Case ID: or-app_113/html/0224-01.html
Source: Caselaw Access Project
Author: {"author": "\n      DURHAM, J.", "license": "Public Domain", "url": "https://static.case.law/"}
Date Created: 2024-08-24T03:29:51.129683

Submitted on record and briefs February 14,
    affirmed May 20, 1992
    STATE OF OREGON, Respondent, v. CYNTHIA LEE RAMIREZ, Appellant.
    
    (90C-21387; CA A69050)
    831 P2d 719
    Paul M. Ferder and Ferder, Ogdahl, Brandt, & Casebeer, Salem, filed the brief for appellant.
    Dave Frohnmayer, Attorney General, Virginia L. Linder, Solicitor General, and Thomas H. Denney, Assistant Attorney General, Salem, filed the brief for respondent.
    Before Richardson, Presiding Judge, and Deits and Durham, Judges.
    DURHAM, J.
   DURHAM, J.

Defendant appeals her conviction, after trial to the court, of attempted assault in the first degree. ORS 163.185; ORS 161.405. We affirm.

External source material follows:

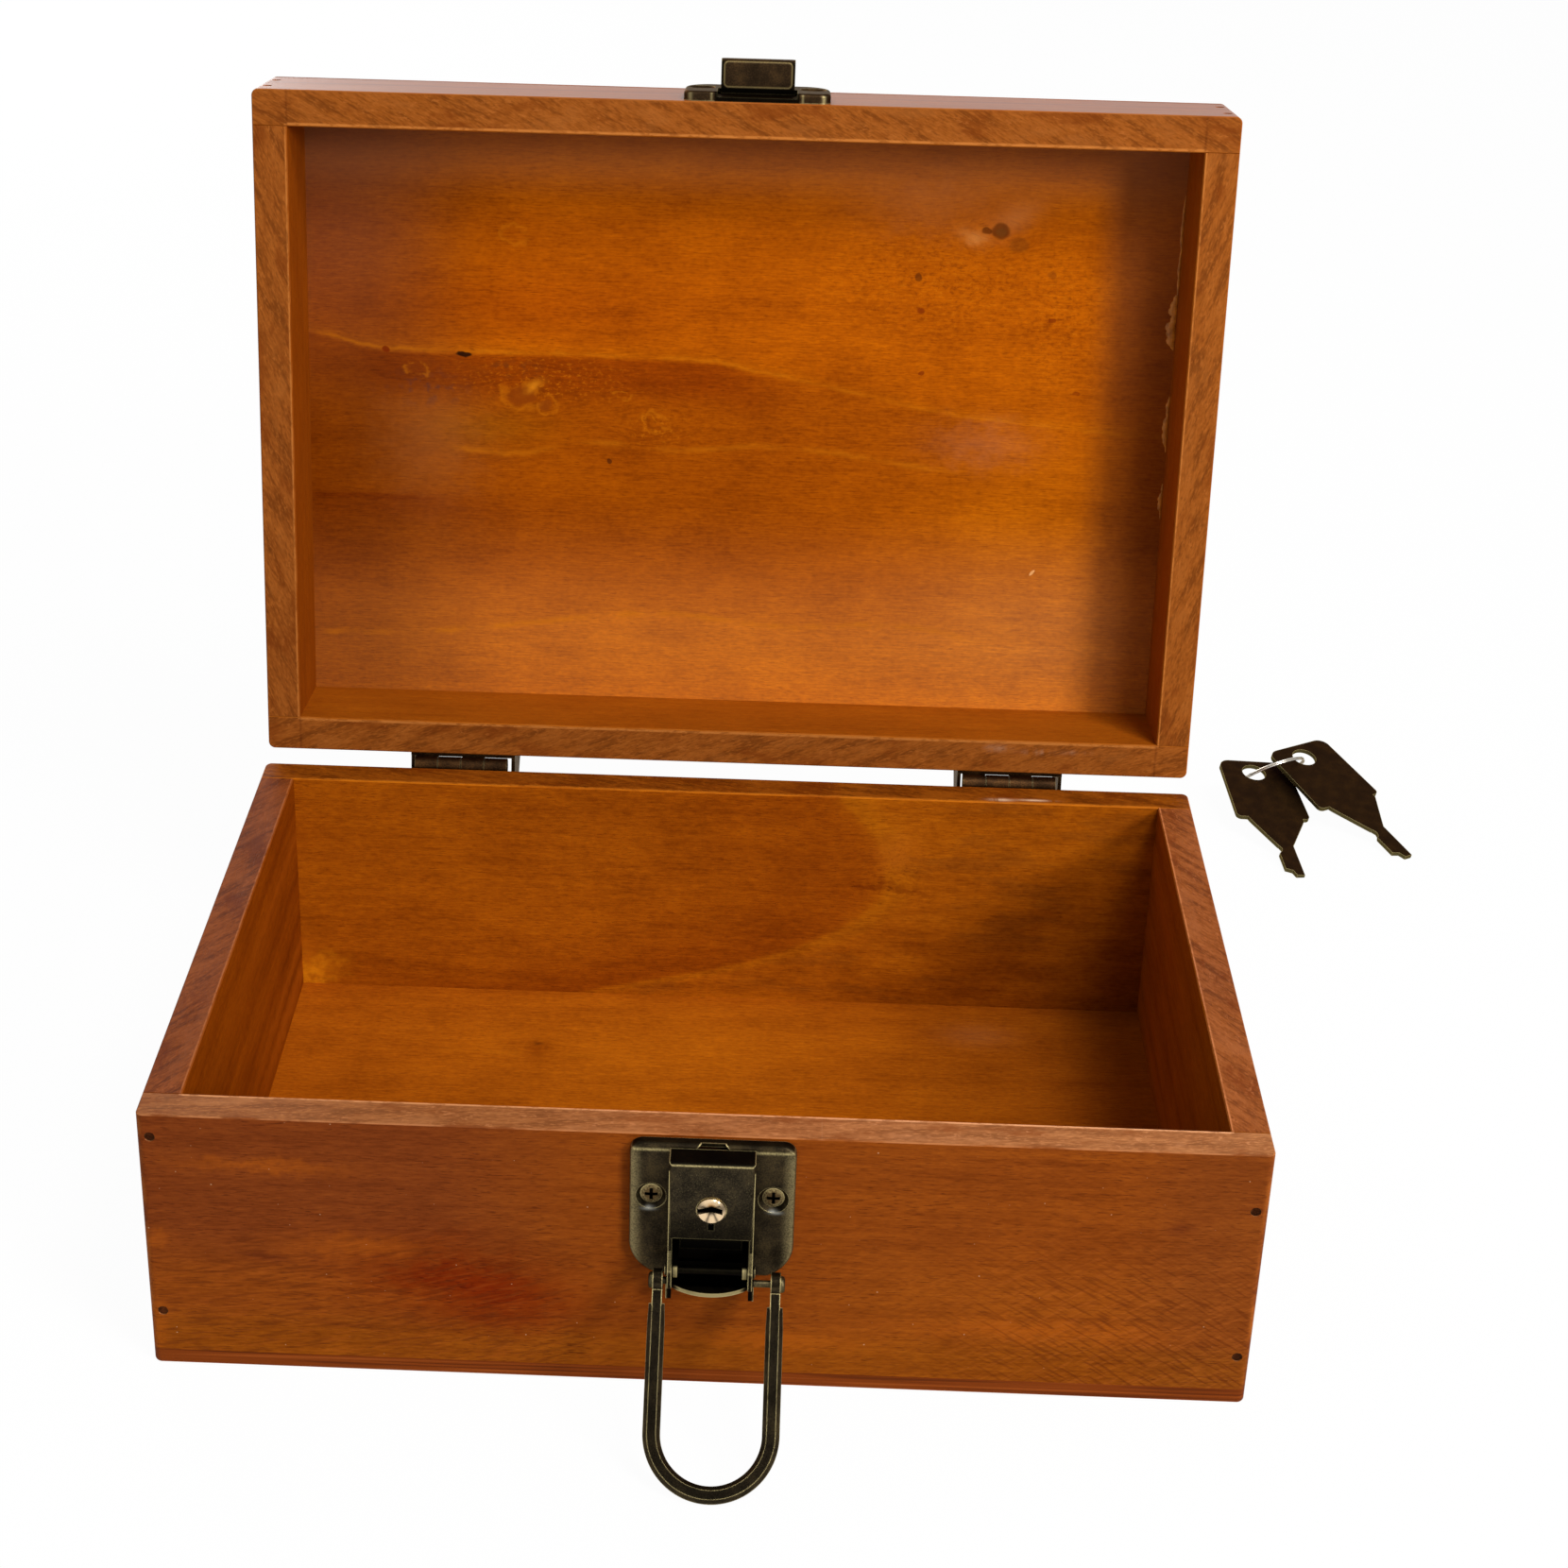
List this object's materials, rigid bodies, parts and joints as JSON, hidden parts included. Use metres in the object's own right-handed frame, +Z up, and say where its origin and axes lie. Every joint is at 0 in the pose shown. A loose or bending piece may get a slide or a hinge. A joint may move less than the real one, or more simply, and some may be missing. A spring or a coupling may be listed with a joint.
{
  "type": "wooden box",
  "caption": "Small rectangular wooden box with a deep hinged lid on stop hinges, a key-locking draw latch whose swinging bail pulls on a hook plate, and loose keys on a wire ring.",
  "frame": {"origin": "middle of the box's underside, on the surface it stands on", "axes": "+Z up, +X to the right along the box's width, -Y towards the front with the latch; the lid stands open on its stops at the back"},
  "size_m": [0.3096, 0.3354, 0.2325],
  "materials": {
    "stained_board": "satin orange-brown stain over fine straight grain",
    "stained_plywood": "satin orange-brown stain over flat-cut face veneer",
    "antique_bronze": "blackened brass plating on steel, rubbed bright on the edges",
    "dark_nail": "blackened steel",
    "dark_screw": "blackened steel, slightly rubbed",
    "bright_brass": "polished",
    "plain_steel": "plain",
    "dark_key_metal": "dark bronze, semi-gloss",
    "bright_wire": "bright"
  },
  "bodies": {
    "box": {"body_front_board": "stained_board", "body_back_board": "stained_board", "body_left_board": "stained_board", "body_right_board": "stained_board", "bottom_panel": "stained_plywood", "body_nails": "dark_nail", "bottom_nails": "dark_nail", "latch_base_plate": "antique_bronze", "latch_screws": "dark_screw", "latch_pivot_pin": "antique_bronze", "left_hinge_body_leaf": "antique_bronze", "left_hinge_pin": "antique_bronze", "left_hinge_body_screws": "dark_screw", "right_hinge_body_leaf": "antique_bronze", "right_hinge_pin": "antique_bronze", "right_hinge_body_screws": "dark_screw"},
    "lid": {"lid_front_board": "stained_board", "lid_back_board": "stained_board", "lid_left_board": "stained_board", "lid_right_board": "stained_board", "lid_top_panel": "stained_plywood", "lid_nails": "dark_nail", "left_hinge_lid_leaf": "antique_bronze", "left_hinge_lid_screws": "dark_screw", "right_hinge_lid_leaf": "antique_bronze", "right_hinge_lid_screws": "dark_screw", "striker_plate": "antique_bronze", "striker_screws": "dark_screw"},
    "lever": {"latch_lever": "antique_bronze", "lock_housing": "antique_bronze"},
    "lock_plug": {"key_cylinder": "bright_brass", "lock_cam": "plain_steel", "lock_cam_clip": "plain_steel"},
    "bail_pin_pair": {"bail_pins": "antique_bronze"},
    "bail_loop": {"bail": "antique_bronze"},
    "keys": {"key_1": "dark_key_metal", "key_2": "dark_key_metal", "key_ring": "bright_wire"}
  },
  "joints": [
    {"name": "lid_hinge", "type": "hinge", "parent": "box", "child": "lid", "pos_m": [0, 0.08365, 0.06185], "axis": [-1, 0, 0], "range_deg": [-97.5, 0]},
    {"name": "lever_pivot", "type": "hinge", "parent": "box", "child": "lever", "pos_m": [0.0022, -0.08855, 0.0348], "axis": [1, 0, 0], "range_deg": [0, 100]},
    {"name": "key_turn", "type": "hinge", "parent": "lever", "child": "lock_plug", "pos_m": [0.0022, -0.0865, 0.0501], "axis": [0, -1, 0], "range_deg": [-90, 0]},
    {"name": "bail_pins_turn", "type": "hinge", "parent": "lever", "child": "bail_pin_pair", "pos_m": [0.0022, -0.08875, 0.0322], "axis": [1, 0, 0], "range_deg": [-100, 0]},
    {"name": "bail_swing", "type": "hinge", "parent": "bail_pin_pair", "child": "bail_loop", "pos_m": [0.00365, -0.08875, 0.0322], "axis": [-1, 0, 0], "range_deg": [0, 136]},
    {"name": "keys_lift", "type": "slide", "parent": "box", "child": "keys", "axis": [0, 0, 1], "range_m": [0, 0.05]}
  ],
  "couplings": [
    {"joint": "bail_pins_turn", "follows": "lever_pivot", "ratio": -1}
  ]
}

On August 6, 1990, U.S. Drug Enforcement Agency (DEA) and Marion County Sheriff deputies executed a warrant to search two mobile homes off Butteville Road in rural Marion County. One belonged to defendant. After the officers had finished searching it, defendant drove up slowly in a full-size pickup truck. DEA Agent Coombs recognized her, announced his identity and motioned for her to pull forward into a driveway and stop. She put the truck in reverse and backed it rapidly toward Butteville Road. Coombs and DEA Agent Walsh chased it. When the truck reached the road, Walsh shouted his identity and stepped in front of the truck which was roughly twelve feet away. He testified that the truck “hesitated,” and he moved toward it. He motioned for defendant to stop and drew his gun. She suddenly accelerated the truck forward. Walsh shot at her three times as he leaped to the side of the road. He fired a fourth shot from the ground. Defendant drove off but was later arrested.

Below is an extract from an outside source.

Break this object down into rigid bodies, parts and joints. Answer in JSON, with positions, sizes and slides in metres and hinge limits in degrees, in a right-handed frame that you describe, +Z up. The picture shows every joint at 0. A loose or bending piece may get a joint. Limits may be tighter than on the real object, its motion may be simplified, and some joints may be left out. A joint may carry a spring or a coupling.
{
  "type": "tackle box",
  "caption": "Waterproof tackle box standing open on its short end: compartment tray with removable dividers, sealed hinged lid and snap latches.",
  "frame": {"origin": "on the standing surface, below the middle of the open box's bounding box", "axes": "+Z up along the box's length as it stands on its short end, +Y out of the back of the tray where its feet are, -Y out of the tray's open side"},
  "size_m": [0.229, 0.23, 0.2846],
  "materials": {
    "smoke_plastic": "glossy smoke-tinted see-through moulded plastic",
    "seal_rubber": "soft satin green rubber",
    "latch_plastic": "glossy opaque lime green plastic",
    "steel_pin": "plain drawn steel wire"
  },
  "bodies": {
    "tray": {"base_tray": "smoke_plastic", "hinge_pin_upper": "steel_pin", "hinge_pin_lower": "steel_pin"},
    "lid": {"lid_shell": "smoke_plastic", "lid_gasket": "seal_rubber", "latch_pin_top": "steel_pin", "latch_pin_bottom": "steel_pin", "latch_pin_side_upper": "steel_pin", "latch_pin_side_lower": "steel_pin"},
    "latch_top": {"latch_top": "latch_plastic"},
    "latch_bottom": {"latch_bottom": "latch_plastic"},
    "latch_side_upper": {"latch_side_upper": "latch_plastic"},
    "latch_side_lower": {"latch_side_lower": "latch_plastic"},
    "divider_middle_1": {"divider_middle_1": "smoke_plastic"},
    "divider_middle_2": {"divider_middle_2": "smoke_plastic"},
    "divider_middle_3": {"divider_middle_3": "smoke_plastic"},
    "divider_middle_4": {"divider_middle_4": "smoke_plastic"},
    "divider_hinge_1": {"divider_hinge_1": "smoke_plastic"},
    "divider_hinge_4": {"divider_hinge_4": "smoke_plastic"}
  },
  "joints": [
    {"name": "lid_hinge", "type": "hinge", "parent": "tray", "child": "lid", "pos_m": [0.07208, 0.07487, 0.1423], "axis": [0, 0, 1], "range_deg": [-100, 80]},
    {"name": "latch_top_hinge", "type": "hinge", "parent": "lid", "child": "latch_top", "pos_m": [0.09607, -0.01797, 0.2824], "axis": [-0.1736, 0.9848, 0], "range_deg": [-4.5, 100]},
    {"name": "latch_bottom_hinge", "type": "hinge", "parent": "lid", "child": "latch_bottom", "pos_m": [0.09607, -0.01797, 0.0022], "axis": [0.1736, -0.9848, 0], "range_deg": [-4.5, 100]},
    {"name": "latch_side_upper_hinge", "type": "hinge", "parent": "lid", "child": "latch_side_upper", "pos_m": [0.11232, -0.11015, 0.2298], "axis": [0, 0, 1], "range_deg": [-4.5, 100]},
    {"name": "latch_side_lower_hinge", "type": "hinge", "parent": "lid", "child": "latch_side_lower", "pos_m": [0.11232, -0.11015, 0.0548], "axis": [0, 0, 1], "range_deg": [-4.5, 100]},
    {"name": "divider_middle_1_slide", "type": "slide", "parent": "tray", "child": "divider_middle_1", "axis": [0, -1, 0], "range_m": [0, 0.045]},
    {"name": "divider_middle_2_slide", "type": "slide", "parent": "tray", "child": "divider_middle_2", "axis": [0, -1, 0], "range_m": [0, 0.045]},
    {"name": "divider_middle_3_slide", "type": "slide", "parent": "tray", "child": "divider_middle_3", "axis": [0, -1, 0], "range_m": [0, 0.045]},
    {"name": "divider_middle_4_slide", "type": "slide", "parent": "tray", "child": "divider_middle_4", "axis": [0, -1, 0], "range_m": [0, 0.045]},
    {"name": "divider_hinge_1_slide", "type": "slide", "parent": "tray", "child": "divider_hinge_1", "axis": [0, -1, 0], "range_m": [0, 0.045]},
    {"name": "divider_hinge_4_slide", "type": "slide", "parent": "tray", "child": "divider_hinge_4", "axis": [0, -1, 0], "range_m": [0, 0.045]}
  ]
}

Defendant combines three assignments of error that she asserts present questions of law. Two, however, attack the court’s findings. We review them in the light most favorable to the state to determine whether any rational trier of fact could have found beyond a reasonable doubt the elements of attempted assault in the first degree. See State v. Rose, 311 Or 274, 281, 810 P2d 839 (1991).

Defendant asserts that there was insufficient evidence to find that she acted intentionally. She is wrong. She also asserts that there was insufficient evidence to find that she attempted to cause serious physical injury to Walsh. ORS 161.015(7). She asserts that the court could only “speculate” whether serious physical injury would have resulted if her truck had hit him and cites decisions from this court reversing assault convictions on the basis that no physical or serious physical injury had occurred. See State v. Capwell, 52 Or App 43, 47, 627 P2d 905 (1981); State v. Rice, 48 Or App 115, 118, 616 P2d 538, rev den 289 Or 741 (1980); State v. Moyer, 37 Or App 477, 480, 587 P2d 1054 (1978); but compare State v. Byers, 95 Or App 139, 143, 768 P2d 414 (1989).

The cases that defendant cites are inapposite, because they involved actual injuries and completed crimes. In those cases we were able to determine whether a factfinder could have found that a specific injury met the requirements of the statute. See, e.g., State v. Byers, supra, 95 Or App at 143. Here, no one was injured. The state sought to prove that defendant attempted to cause serious physical injury to Walsh. The issue is whether there was sufficient evidence for the factfinder to infer that defendant intended to inflict serious physical injury. The court could find from the evidence that defendant intended to cause serious physical injury by hitting the agent with the truck.

Defendant also argues that the court impermissibly relied on a conclusive presumption. She cites its statement that “I guess the law would say [that] she intends the natural consequences of her act.” The court’s statement was permissible in the context of explaining the reasons why it inferred from her conduct that she intended to cause serious physical injury. See State v. Hines, 84 Or App 681, 684, 735 P2d 618, rev den 303 Or 590 (1987).

Affirmed. 
      
       ORS 163.185 provides:
      “(1) A person commits the crime of assault in the first degree if the person intentionally causes serious physical injury to another by means of a deadly or dangerous weapon.”
      ORS 161.405 provides:
      “(1) A person is guilty of an attempt to commit a crime when the person intentionally engages in conduct which constitutes a substantial step toward commission of the crime.”
     
      
       ORS 161.015(7) provides:
      “ ‘Serious physical injury’ means physical injury which creates a substantial risk of death or which causes serious and protracted disfigurement, protracted impairment of health or protracted loss or impairment of the function of any bodily organ.”